● GIVEN PROBLEM:
Can all of these lines be returned exactly?

● INFORMATION PROVIDED:
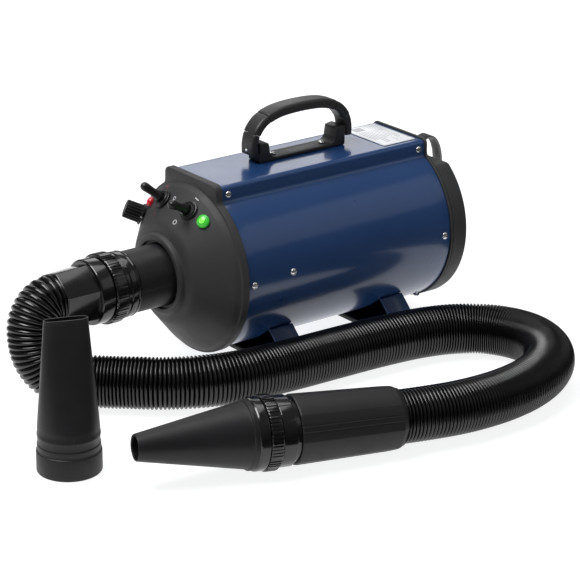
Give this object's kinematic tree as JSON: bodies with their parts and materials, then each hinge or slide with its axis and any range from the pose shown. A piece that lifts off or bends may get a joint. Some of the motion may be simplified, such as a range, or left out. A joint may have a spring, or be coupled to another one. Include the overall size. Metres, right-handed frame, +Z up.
{
  "type": "pet grooming dryer",
  "caption": "Barrel-shaped pet grooming blower with a carry handle, strap feet, front switches and speed knob, a corrugated hose with a grip and cone nozzle, and a spare flat nozzle.",
  "frame": {"origin": "centre of the front foot pad's underside, on the floor below the barrel's axis", "axes": "+X from the air outlet towards the rear filter, along the barrel; +Y to the far side, away from the side the hose lies on; +Z up"},
  "size_m": [0.5791, 0.4174, 0.2417],
  "materials": {
    "navy_paint": "gloss",
    "matte_black": "fine matte texture",
    "gloss_black": "gloss",
    "black_rubber": "matte",
    "hose_plastic": "gloss, corrugated",
    "screw_steel": "bright plated",
    "band_steel": "brushed",
    "label_film": "satin",
    "filter_foam": "open foam",
    "webbing": "woven",
    "red_lens": "gloss",
    "green_lens": "gloss, lit",
    "switch_housing": "matte",
    "motor_steel": "satin",
    "cast_alloy": "cast",
    "fan_alloy": "satin",
    "insulation_board": "matte",
    "heater_wire": "satin",
    "circuit_board": "satin"
  },
  "bodies": {
    "dryer": {"barrel_shell": "navy_paint", "front_cap": "matte_black", "rear_frame": "matte_black", "label_plate": "label_film", "cord_gland": "black_rubber", "foot_bracket_front": "navy_paint", "foot_pad_front": "black_rubber", "foot_bracket_rear": "navy_paint", "foot_pad_rear": "black_rubber", "handle_base": "matte_black", "screw_spine_front_near": "screw_steel", "screw_spine_front_far": "screw_steel", "screw_spine_rear_near": "screw_steel", "screw_spine_rear_far": "screw_steel", "screw_side_front_near": "screw_steel", "screw_side_front_far": "screw_steel", "screw_side_rear_near": "screw_steel", "screw_side_rear_far": "screw_steel", "screw_motor_near": "screw_steel", "screw_motor_far": "screw_steel", "screw_handle_front": "screw_steel", "screw_handle_rear": "screw_steel", "outlet_sleeve": "matte_black", "outlet_socket": "gloss_black", "hose_cuff": "gloss_black", "hose": "hose_plastic", "hand_grip": "matte_black", "nozzle_socket": "gloss_black", "speed_control": "switch_housing", "red_lamp": "red_lens", "green_lamp": "green_lens", "power_switch_body": "switch_housing", "power_nut": "gloss_black", "heat_switch_body": "switch_housing", "heat_nut": "gloss_black", "motor_mount": "motor_steel", "motor_housing": "cast_alloy", "heater_frame": "insulation_board", "heater_coil": "heater_wire", "control_board": "circuit_board"},
    "carry_handle": {"handle_core": "band_steel", "grip_middle": "matte_black", "grip_shoulder_front": "matte_black", "grip_shoulder_rear": "matte_black", "grip_end_front": "matte_black", "grip_end_rear": "matte_black", "handle_pin_front": "screw_steel", "handle_pin_rear": "screw_steel"},
    "filter": {"filter_cover": "matte_black", "filter_foam": "filter_foam", "filter_pull_loop": "webbing"},
    "power_toggle": {"power_lever": "black_rubber"},
    "heat_toggle": {"heat_lever": "black_rubber"},
    "speed_dial": {"speed_knob": "gloss_black"},
    "machine_ring": {"lock_ring_machine": "gloss_black"},
    "nozzle_ring": {"lock_ring_nozzle": "gloss_black"},
    "cone": {"cone_nozzle": "matte_black"},
    "spare_nozzle": {"flat_nozzle": "matte_black"},
    "rotor": {"motor_rotor": "motor_steel", "impeller": "fan_alloy"}
  },
  "joints": [
    {"name": "handle_fold", "type": "hinge", "parent": "dryer", "child": "carry_handle", "pos_m": [0.071, 0.006, 0.201], "axis": [1, 0, 0], "range_deg": [-72, 72]},
    {"name": "filter_pull", "type": "slide", "parent": "dryer", "child": "filter", "axis": [1, 0, 0], "range_m": [0, 0.06]},
    {"name": "power_switch", "type": "hinge", "parent": "dryer", "child": "power_toggle", "pos_m": [-0.08042, -0.0205, 0.16505], "axis": [0, 0.9563, 0.2924], "range_deg": [0, 28]},
    {"name": "heat_switch", "type": "hinge", "parent": "dryer", "child": "heat_toggle", "pos_m": [-0.08042, 0.02167, 0.16468], "axis": [0, -0.9511, 0.309], "range_deg": [-14, 14]},
    {"name": "speed_turn", "type": "hinge", "parent": "dryer", "child": "speed_dial", "pos_m": [-0.07858, 0.05777, 0.1377], "axis": [-0.7557, 0.5397, 0.371], "range_deg": [-135, 135]},
    {"name": "machine_ring_turn", "type": "hinge", "parent": "dryer", "child": "machine_ring", "pos_m": [-0.164, 0, 0.098], "axis": [1, 0, 0], "range_deg": [0, 40]},
    {"name": "nozzle_ring_turn", "type": "hinge", "parent": "dryer", "child": "nozzle_ring", "pos_m": [-0.15796, -0.24509, 0.03468], "axis": [-0.961, 0.2737, 0.0401], "range_deg": [0, 40]},
    {"name": "cone_pull", "type": "slide", "parent": "dryer", "child": "cone", "axis": [-0.961, 0.2737, 0.0401], "range_m": [0, 0.05]},
    {"name": "spare_nozzle_lift", "type": "slide", "parent": "dryer", "child": "spare_nozzle", "axis": [0, 0, 1], "range_m": [0, 0.15]},
    {"name": "rotor_spin", "type": "hinge", "parent": "dryer", "child": "rotor", "pos_m": [0.06, 0, 0.098], "axis": [1, 0, 0], "continuous": true}
  ]
}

● ANSWER FOR THE TASK:
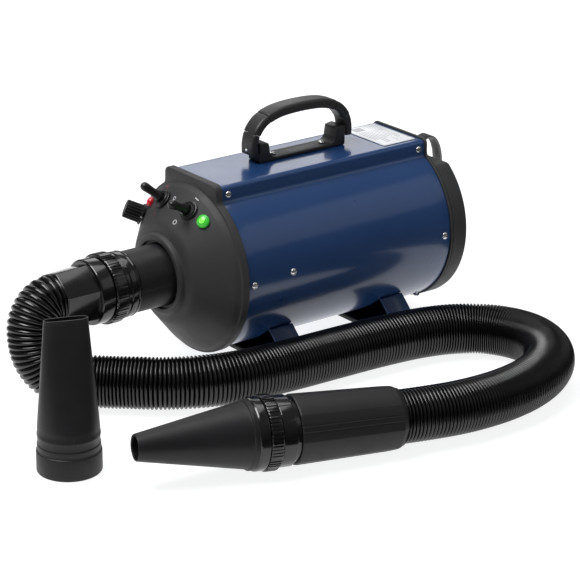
Give this object's kinematic tree as JSON: bodies with their parts and materials, then each hinge or slide with its axis and any range from the pose shown. A piece that lifts off or bends may get a joint. Some of the motion may be simplified, such as a range, or left out. A joint may have a spring, or be coupled to another one. Include the overall size. Metres, right-handed frame, +Z up.
{
  "type": "pet grooming dryer",
  "caption": "Barrel-shaped pet grooming blower with a carry handle, strap feet, front switches and speed knob, a corrugated hose with a grip and cone nozzle, and a spare flat nozzle.",
  "frame": {"origin": "centre of the front foot pad's underside, on the floor below the barrel's axis", "axes": "+X from the air outlet towards the rear filter, along the barrel; +Y to the far side, away from the side the hose lies on; +Z up"},
  "size_m": [0.5791, 0.4174, 0.2417],
  "materials": {
    "navy_paint": "gloss",
    "matte_black": "fine matte texture",
    "gloss_black": "gloss",
    "black_rubber": "matte",
    "hose_plastic": "gloss, corrugated",
    "screw_steel": "bright plated",
    "band_steel": "brushed",
    "label_film": "satin",
    "filter_foam": "open foam",
    "webbing": "woven",
    "red_lens": "gloss",
    "green_lens": "gloss, lit",
    "switch_housing": "matte",
    "motor_steel": "satin",
    "cast_alloy": "cast",
    "fan_alloy": "satin",
    "insulation_board": "matte",
    "heater_wire": "satin",
    "circuit_board": "satin"
  },
  "bodies": {
    "dryer": {"barrel_shell": "navy_paint", "front_cap": "matte_black", "rear_frame": "matte_black", "label_plate": "label_film", "cord_gland": "black_rubber", "foot_bracket_front": "navy_paint", "foot_pad_front": "black_rubber", "foot_bracket_rear": "navy_paint", "foot_pad_rear": "black_rubber", "handle_base": "matte_black", "screw_spine_front_near": "screw_steel", "screw_spine_front_far": "screw_steel", "screw_spine_rear_near": "screw_steel", "screw_spine_rear_far": "screw_steel", "screw_side_front_near": "screw_steel", "screw_side_front_far": "screw_steel", "screw_side_rear_near": "screw_steel", "screw_side_rear_far": "screw_steel", "screw_motor_near": "screw_steel", "screw_motor_far": "screw_steel", "screw_handle_front": "screw_steel", "screw_handle_rear": "screw_steel", "outlet_sleeve": "matte_black", "outlet_socket": "gloss_black", "hose_cuff": "gloss_black", "hose": "hose_plastic", "hand_grip": "matte_black", "nozzle_socket": "gloss_black", "speed_control": "switch_housing", "red_lamp": "red_lens", "green_lamp": "green_lens", "power_switch_body": "switch_housing", "power_nut": "gloss_black", "heat_switch_body": "switch_housing", "heat_nut": "gloss_black", "motor_mount": "motor_steel", "motor_housing": "cast_alloy", "heater_frame": "insulation_board", "heater_coil": "heater_wire", "control_board": "circuit_board"},
    "carry_handle": {"handle_core": "band_steel", "grip_middle": "matte_black", "grip_shoulder_front": "matte_black", "grip_shoulder_rear": "matte_black", "grip_end_front": "matte_black", "grip_end_rear": "matte_black", "handle_pin_front": "screw_steel", "handle_pin_rear": "screw_steel"},
    "filter": {"filter_cover": "matte_black", "filter_foam": "filter_foam", "filter_pull_loop": "webbing"},
    "power_toggle": {"power_lever": "black_rubber"},
    "heat_toggle": {"heat_lever": "black_rubber"},
    "speed_dial": {"speed_knob": "gloss_black"},
    "machine_ring": {"lock_ring_machine": "gloss_black"},
    "nozzle_ring": {"lock_ring_nozzle": "gloss_black"},
    "cone": {"cone_nozzle": "matte_black"},
    "spare_nozzle": {"flat_nozzle": "matte_black"},
    "rotor": {"motor_rotor": "motor_steel", "impeller": "fan_alloy"}
  },
  "joints": [
    {"name": "handle_fold", "type": "hinge", "parent": "dryer", "child": "carry_handle", "pos_m": [0.071, 0.006, 0.201], "axis": [1, 0, 0], "range_deg": [-72, 72]},
    {"name": "filter_pull", "type": "slide", "parent": "dryer", "child": "filter", "axis": [1, 0, 0], "range_m": [0, 0.06]},
    {"name": "power_switch", "type": "hinge", "parent": "dryer", "child": "power_toggle", "pos_m": [-0.08042, -0.0205, 0.16505], "axis": [0, 0.9563, 0.2924], "range_deg": [0, 28]},
    {"name": "heat_switch", "type": "hinge", "parent": "dryer", "child": "heat_toggle", "pos_m": [-0.08042, 0.02167, 0.16468], "axis": [0, -0.9511, 0.309], "range_deg": [-14, 14]},
    {"name": "speed_turn", "type": "hinge", "parent": "dryer", "child": "speed_dial", "pos_m": [-0.07858, 0.05777, 0.1377], "axis": [-0.7557, 0.5397, 0.371], "range_deg": [-135, 135]},
    {"name": "machine_ring_turn", "type": "hinge", "parent": "dryer", "child": "machine_ring", "pos_m": [-0.164, 0, 0.098], "axis": [1, 0, 0], "range_deg": [0, 40]},
    {"name": "nozzle_ring_turn", "type": "hinge", "parent": "dryer", "child": "nozzle_ring", "pos_m": [-0.15796, -0.24509, 0.03468], "axis": [-0.961, 0.2737, 0.0401], "range_deg": [0, 40]},
    {"name": "cone_pull", "type": "slide", "parent": "dryer", "child": "cone", "axis": [-0.961, 0.2737, 0.0401], "range_m": [0, 0.05]},
    {"name": "spare_nozzle_lift", "type": "slide", "parent": "dryer", "child": "spare_nozzle", "axis": [0, 0, 1], "range_m": [0, 0.15]},
    {"name": "rotor_spin", "type": "hinge", "parent": "dryer", "child": "rotor", "pos_m": [0.06, 0, 0.098], "axis": [1, 0, 0], "continuous": true}
  ]
}